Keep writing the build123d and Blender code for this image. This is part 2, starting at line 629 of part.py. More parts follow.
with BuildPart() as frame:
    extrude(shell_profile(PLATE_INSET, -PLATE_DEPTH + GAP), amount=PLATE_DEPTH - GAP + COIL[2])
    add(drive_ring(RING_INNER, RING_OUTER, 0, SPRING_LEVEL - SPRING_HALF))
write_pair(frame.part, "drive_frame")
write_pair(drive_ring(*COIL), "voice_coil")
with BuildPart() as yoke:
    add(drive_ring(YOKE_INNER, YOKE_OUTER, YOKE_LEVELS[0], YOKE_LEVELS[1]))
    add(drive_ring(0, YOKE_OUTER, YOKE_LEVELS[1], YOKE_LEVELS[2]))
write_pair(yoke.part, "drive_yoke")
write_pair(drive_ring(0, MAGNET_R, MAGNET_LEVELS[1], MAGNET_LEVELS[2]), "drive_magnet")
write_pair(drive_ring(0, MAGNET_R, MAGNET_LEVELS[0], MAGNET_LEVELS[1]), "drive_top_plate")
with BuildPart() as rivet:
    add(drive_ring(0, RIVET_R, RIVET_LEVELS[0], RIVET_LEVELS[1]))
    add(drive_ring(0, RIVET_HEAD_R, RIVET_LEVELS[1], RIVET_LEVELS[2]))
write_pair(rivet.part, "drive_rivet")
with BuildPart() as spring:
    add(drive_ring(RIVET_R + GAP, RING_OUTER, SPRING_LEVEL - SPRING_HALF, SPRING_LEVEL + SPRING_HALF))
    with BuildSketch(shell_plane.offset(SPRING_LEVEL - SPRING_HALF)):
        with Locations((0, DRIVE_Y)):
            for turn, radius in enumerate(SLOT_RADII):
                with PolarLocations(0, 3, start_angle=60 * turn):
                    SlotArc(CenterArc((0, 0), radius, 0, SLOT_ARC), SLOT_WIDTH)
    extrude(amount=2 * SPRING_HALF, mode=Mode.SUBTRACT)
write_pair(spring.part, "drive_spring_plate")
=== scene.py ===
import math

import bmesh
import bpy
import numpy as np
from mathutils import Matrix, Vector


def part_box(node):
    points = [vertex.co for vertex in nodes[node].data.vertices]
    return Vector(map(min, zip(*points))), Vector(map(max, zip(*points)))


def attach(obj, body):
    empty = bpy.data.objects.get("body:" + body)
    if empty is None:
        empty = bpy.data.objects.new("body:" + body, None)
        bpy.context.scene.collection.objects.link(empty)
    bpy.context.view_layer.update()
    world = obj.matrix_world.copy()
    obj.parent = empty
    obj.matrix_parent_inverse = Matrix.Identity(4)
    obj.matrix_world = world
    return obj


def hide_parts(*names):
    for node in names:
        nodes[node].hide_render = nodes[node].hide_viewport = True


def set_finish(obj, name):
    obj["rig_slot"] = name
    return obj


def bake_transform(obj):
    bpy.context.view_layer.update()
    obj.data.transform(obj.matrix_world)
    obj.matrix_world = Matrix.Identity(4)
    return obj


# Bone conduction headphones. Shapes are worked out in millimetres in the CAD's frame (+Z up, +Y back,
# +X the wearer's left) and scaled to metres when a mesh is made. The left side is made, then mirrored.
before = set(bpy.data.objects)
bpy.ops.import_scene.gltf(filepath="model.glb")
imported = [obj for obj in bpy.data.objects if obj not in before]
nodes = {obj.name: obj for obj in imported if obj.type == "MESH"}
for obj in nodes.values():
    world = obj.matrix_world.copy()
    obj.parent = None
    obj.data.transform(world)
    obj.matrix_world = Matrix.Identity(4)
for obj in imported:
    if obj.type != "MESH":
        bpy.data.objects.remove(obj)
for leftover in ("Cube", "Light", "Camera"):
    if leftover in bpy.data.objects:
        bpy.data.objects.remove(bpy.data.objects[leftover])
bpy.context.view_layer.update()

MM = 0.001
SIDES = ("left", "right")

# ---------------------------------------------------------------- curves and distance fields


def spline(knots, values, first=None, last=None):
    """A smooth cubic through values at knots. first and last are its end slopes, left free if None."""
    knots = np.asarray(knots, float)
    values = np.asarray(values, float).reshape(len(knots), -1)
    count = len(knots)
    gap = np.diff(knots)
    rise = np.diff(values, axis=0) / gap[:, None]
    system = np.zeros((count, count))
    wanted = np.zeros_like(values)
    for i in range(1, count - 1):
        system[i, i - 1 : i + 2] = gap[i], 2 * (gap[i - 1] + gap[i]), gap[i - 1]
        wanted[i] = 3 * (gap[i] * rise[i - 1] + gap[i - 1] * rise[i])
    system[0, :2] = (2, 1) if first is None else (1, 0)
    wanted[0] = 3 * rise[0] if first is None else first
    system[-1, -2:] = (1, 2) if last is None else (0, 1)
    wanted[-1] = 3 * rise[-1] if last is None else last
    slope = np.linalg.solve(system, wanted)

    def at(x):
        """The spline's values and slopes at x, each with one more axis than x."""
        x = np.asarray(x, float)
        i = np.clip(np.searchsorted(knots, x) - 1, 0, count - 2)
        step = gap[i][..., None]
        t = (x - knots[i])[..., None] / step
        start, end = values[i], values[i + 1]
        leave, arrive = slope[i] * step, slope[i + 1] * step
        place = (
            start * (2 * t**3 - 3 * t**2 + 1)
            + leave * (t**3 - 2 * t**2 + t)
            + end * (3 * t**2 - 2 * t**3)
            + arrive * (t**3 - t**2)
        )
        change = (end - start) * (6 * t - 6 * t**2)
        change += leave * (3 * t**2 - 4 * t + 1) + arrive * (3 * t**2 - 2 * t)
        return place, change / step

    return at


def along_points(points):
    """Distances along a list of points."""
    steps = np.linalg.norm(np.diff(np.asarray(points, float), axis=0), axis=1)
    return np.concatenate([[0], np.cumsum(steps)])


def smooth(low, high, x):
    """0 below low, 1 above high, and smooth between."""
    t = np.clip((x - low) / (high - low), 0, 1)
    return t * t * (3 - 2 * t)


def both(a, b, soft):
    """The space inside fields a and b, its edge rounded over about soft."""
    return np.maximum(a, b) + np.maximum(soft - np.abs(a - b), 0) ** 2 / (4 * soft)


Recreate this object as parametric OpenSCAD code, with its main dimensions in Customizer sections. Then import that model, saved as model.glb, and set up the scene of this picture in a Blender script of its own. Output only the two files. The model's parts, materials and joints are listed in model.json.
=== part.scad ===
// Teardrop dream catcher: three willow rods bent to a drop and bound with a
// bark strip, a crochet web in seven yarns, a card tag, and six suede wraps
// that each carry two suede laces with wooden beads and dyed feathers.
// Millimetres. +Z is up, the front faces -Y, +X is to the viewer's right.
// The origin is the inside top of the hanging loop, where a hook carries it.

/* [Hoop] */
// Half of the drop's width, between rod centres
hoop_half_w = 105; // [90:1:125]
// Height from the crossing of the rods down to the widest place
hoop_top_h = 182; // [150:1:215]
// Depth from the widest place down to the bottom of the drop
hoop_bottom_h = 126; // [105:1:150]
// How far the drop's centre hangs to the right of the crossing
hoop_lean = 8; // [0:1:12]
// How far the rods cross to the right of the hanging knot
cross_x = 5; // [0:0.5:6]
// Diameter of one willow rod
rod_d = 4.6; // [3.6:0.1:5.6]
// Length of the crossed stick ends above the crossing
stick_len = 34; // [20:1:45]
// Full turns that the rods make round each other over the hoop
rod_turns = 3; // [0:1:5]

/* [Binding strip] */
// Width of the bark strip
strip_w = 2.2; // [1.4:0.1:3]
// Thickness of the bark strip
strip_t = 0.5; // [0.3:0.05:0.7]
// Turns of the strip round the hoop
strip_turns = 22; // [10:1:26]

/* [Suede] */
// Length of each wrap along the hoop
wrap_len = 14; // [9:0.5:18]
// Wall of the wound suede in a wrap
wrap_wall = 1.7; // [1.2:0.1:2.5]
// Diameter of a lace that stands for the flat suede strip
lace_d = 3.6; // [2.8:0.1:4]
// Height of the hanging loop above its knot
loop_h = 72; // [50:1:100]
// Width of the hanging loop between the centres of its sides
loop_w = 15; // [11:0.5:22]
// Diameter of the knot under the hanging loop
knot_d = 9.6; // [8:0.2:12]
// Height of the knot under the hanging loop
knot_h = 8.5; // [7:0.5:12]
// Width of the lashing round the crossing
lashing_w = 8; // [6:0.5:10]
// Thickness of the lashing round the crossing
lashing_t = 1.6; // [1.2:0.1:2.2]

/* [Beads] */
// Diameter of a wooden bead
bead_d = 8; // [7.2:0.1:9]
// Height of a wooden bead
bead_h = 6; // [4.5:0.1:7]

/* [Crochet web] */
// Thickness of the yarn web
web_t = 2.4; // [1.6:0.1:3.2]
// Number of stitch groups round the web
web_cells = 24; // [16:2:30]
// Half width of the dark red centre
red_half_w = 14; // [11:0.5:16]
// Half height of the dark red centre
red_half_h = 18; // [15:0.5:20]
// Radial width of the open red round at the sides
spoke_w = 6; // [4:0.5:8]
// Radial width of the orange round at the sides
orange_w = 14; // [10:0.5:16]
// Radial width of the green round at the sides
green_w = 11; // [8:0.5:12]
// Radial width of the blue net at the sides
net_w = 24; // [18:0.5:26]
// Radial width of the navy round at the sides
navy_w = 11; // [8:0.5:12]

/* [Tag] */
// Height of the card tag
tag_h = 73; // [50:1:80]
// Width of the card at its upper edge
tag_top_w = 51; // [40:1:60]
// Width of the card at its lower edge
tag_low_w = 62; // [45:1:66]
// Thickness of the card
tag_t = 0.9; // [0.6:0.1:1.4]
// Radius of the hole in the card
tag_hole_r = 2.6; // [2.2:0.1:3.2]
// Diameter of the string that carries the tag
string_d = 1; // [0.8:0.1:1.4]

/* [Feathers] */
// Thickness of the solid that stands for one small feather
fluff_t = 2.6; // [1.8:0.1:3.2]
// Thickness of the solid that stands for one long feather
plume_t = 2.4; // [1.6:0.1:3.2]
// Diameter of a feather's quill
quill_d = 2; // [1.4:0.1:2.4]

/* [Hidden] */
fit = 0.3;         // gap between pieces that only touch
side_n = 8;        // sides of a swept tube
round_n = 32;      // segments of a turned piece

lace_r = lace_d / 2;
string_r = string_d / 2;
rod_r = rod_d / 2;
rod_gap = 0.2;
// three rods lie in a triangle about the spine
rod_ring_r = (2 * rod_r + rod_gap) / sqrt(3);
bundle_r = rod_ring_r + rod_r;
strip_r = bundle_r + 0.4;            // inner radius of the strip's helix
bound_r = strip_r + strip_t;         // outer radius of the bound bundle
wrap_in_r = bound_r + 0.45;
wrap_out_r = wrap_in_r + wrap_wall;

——

GIVEN TASK:
Extract, word for word, every line beginning with the one that holds "extrude(amount=2 * SPRING_HALF, mode=Mode.SUBTRACT)" and concluding with the one that holds "obj.matrix_world = world". Include both of those lines.

FINISHED TASK:
    extrude(amount=2 * SPRING_HALF, mode=Mode.SUBTRACT)
write_pair(spring.part, "drive_spring_plate")
=== scene.py ===
import math

import bmesh
import bpy
import numpy as np
from mathutils import Matrix, Vector


def part_box(node):
    points = [vertex.co for vertex in nodes[node].data.vertices]
    return Vector(map(min, zip(*points))), Vector(map(max, zip(*points)))


def attach(obj, body):
    empty = bpy.data.objects.get("body:" + body)
    if empty is None:
        empty = bpy.data.objects.new("body:" + body, None)
        bpy.context.scene.collection.objects.link(empty)
    bpy.context.view_layer.update()
    world = obj.matrix_world.copy()
    obj.parent = empty
    obj.matrix_parent_inverse = Matrix.Identity(4)
    obj.matrix_world = world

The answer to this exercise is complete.